Publié par - 14 octobre 2020

Catégorie(s): Cinéma, Sorties DVD/BR/Livres

Carlotta films enrichit sa collection Éditions Prestige Limitée avec un titre de choix : Les fleurs de Shanghai de Hou Hsiao-hsien. Réalisé en 1998, Les fleurs de Shanghai déroge quelque peu aux principes habituels du cinéma de Hou Hsiao-hsien qui peuvent se résumer par une interpolation de l’histoire individuelle compliquée de l’auteur à celle d’une collectivité qui, dans son développement, est en grande partie à l’origine de la complexité de l'histoire du cinéaste. Les Fleurs de Shanghai est une peinture sociale qui, paradoxalement, bien que se situant en Chine continentale, explore la condition humaine selon quelques principes chers à des cinéastes japonais tels que Ozu (mesurer les infimes variations sur les visages et les gestes pour comprendre la profondeur de la mélancolie qui s’empare des personnages) ou Mizoguchi (explorer les dysfonctionnements d’une société par le sort réservé à la condition féminine).

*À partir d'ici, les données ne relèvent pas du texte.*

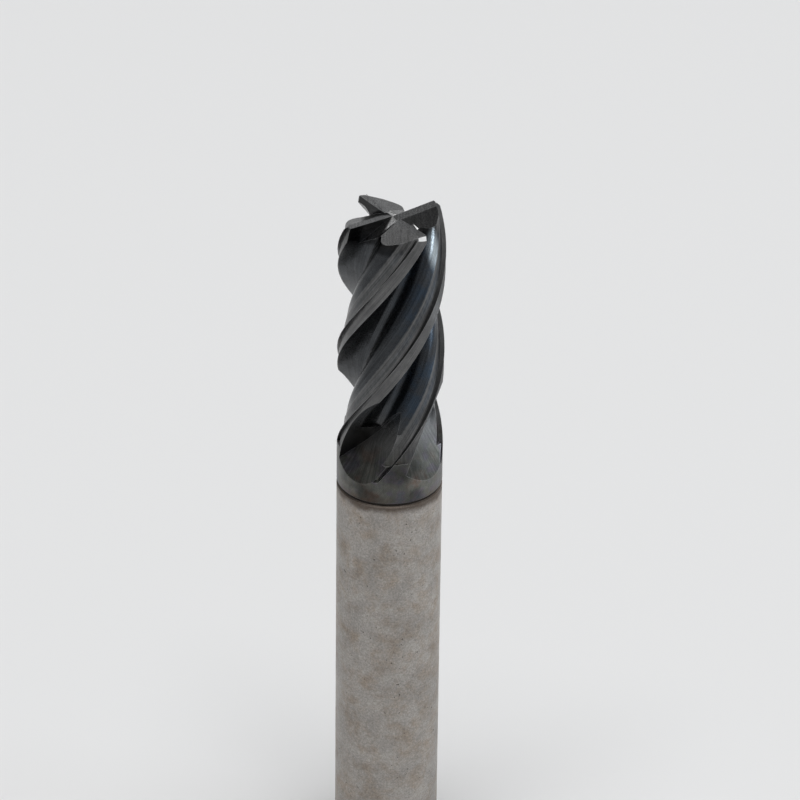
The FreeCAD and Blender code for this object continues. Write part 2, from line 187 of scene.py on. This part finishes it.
# ---------------------------------------------------------------- node helpers
class Nodes:
    """Fills a node tree with short calls, most of which return an output socket."""

    def __init__(self, tree):
        self.tree = tree

    def put(self, node, inputs):
        """Links the given sockets and sets the given values of a node's inputs."""
        for key, value in inputs.items():
            if isinstance(value, bpy.types.NodeSocket):
                self.tree.links.new(value, node.inputs[key])
            else:
                node.inputs[key].default_value = value
        return node

    def add(self, kind, inputs=None, out=0, **settings):
        node = self.tree.nodes.new(kind)
        for key, value in settings.items():
            setattr(node, key, value)
        return self.put(node, inputs or {}).outputs[out]

    def math(self, operation, a, b=0.0, c=0.0):
        return self.add("ShaderNodeMath", {0: a, 1: b, 2: c}, operation=operation)

    def times(self, *factors):
        product = factors[0]
        for factor in factors[1:]:
            product = self.math("MULTIPLY", product, factor)
        return product

    def plus(self, a, b):
        return self.math("ADD", a, b)

    def minus(self, a, b):
        return self.math("SUBTRACT", a, b)

    def without(self, mask):
        return self.math("SUBTRACT", 1.0, mask)

    def step(self, value, low, high, to_low=0.0, to_high=1.0):
        """Smooth change from to_low to to_high as value runs from low to high."""
        return self.add("ShaderNodeMapRange", {0: value, 1: low, 2: high, 3: to_low, 4: to_high},
                        interpolation_type="SMOOTHSTEP")

    def vector(self, x, y, z):
        return self.add("ShaderNodeCombineXYZ", {0: x, 1: y, 2: z})

    def split(self, vector):
        return self.put(self.tree.nodes.new("ShaderNodeSeparateXYZ"), {0: vector}).outputs

    def grey(self, level):
        return self.add("ShaderNodeCombineColor", {0: level, 1: level, 2: level})

    def noise(self, vector, detail, rough, seed, scale=1.0):
        return self.add(
            "ShaderNodeTexNoise",
            {"Vector": vector, "W": seed, "Scale": scale, "Detail": detail, "Roughness": rough},
            noise_dimensions="4D")

    def mix(self, factor, a, b, blend="MIX"):
        """Mix of two colours."""
        return self.add("ShaderNodeMix", {0: factor, 6: a, 7: b}, out=2,
                        data_type="RGBA", blend_type=blend)

    def blend(self, factor, a, b):
        """Mix of two numbers."""
        return self.add("ShaderNodeMix", {0: factor, 2: a, 3: b}, data_type="FLOAT")

    def bump(self, height, distance, strength, **normal):
        return self.add("ShaderNodeBump", {"Height": height, "Distance": distance,
                                           "Strength": strength, **normal})

    def surface(self, **inputs):
        names = {key.replace("_", " "): value for key, value in inputs.items()}
        shader = self.add("ShaderNodeBsdfPrincipled", names)
        self.put(self.tree.nodes.new("ShaderNodeOutputMaterial"), {0: shader})


def new_material(name):
    """An empty material and the helper that fills it."""
    material = bpy.data.materials.new(name)
    material.use_nodes = True
    material.node_tree.nodes.clear()
    return material, Nodes(material.node_tree)


def millimetres(n):
    """Place on the tool in millimetres, as a vector and as three numbers."""
    here = n.add("ShaderNodeNewGeometry")
    place = n.add("ShaderNodeVectorMath", {0: here, "Scale": MM}, operation="SCALE")
    x, y, z = n.split(place)
    return place, x, y, z


def bearing(n, x, y):
    """Degrees from +X towards +Y."""
    return n.times(n.math("ARCTAN2", y, x), 180 / math.pi)


def ellipsoid(n, place, centre, reach):
    """0 at the centre of an ellipsoid, 1 on its skin."""
    offset = n.add("ShaderNodeVectorMath", {0: place, 1: centre}, operation="SUBTRACT")
    share = n.add("ShaderNodeVectorMath", {0: offset, 1: reach}, operation="DIVIDE")
    return n.add("ShaderNodeVectorMath", {0: share}, out=1, operation="LENGTH")


def edge_wear(n, width, normal):
    """1 on sharp edges, 0 elsewhere, from how far the rounded normal turns off the flat one."""
    soft = n.add("ShaderNodeBevel", {"Radius": width}, samples=WEAR_RAYS)
    facing = n.add("ShaderNodeVectorMath", {0: soft, 1: normal}, out=1, operation="DOT_PRODUCT")
    return n.step(facing, *SHARP)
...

Le film s’inscrit dans la tradition chinoise des récits d’histoires d’amour contrariées. Un fonctionnaire, Wang (Tony Leung Chiu-wai), visite régulièrement une maison close où il fréquente Rubis (Michiko Hada). Mais il est également le client régulier d’une autre prostituée qui séjourne dans une autre maison close, Jasmin (Wei Hsiao-hui). Consciente de cette situation, Rubis accepte un autre client et ainsi, sans le savoir dans un premier temps, provoque une fêlure dans la relation qu’elle entretenait avec Wang. Les deux amants en souffriront bien au-delà de ce qu’ils auraient pu imaginer et devront vivre avec cette sourde mélancolie sans jamais pouvoir s’en libérer.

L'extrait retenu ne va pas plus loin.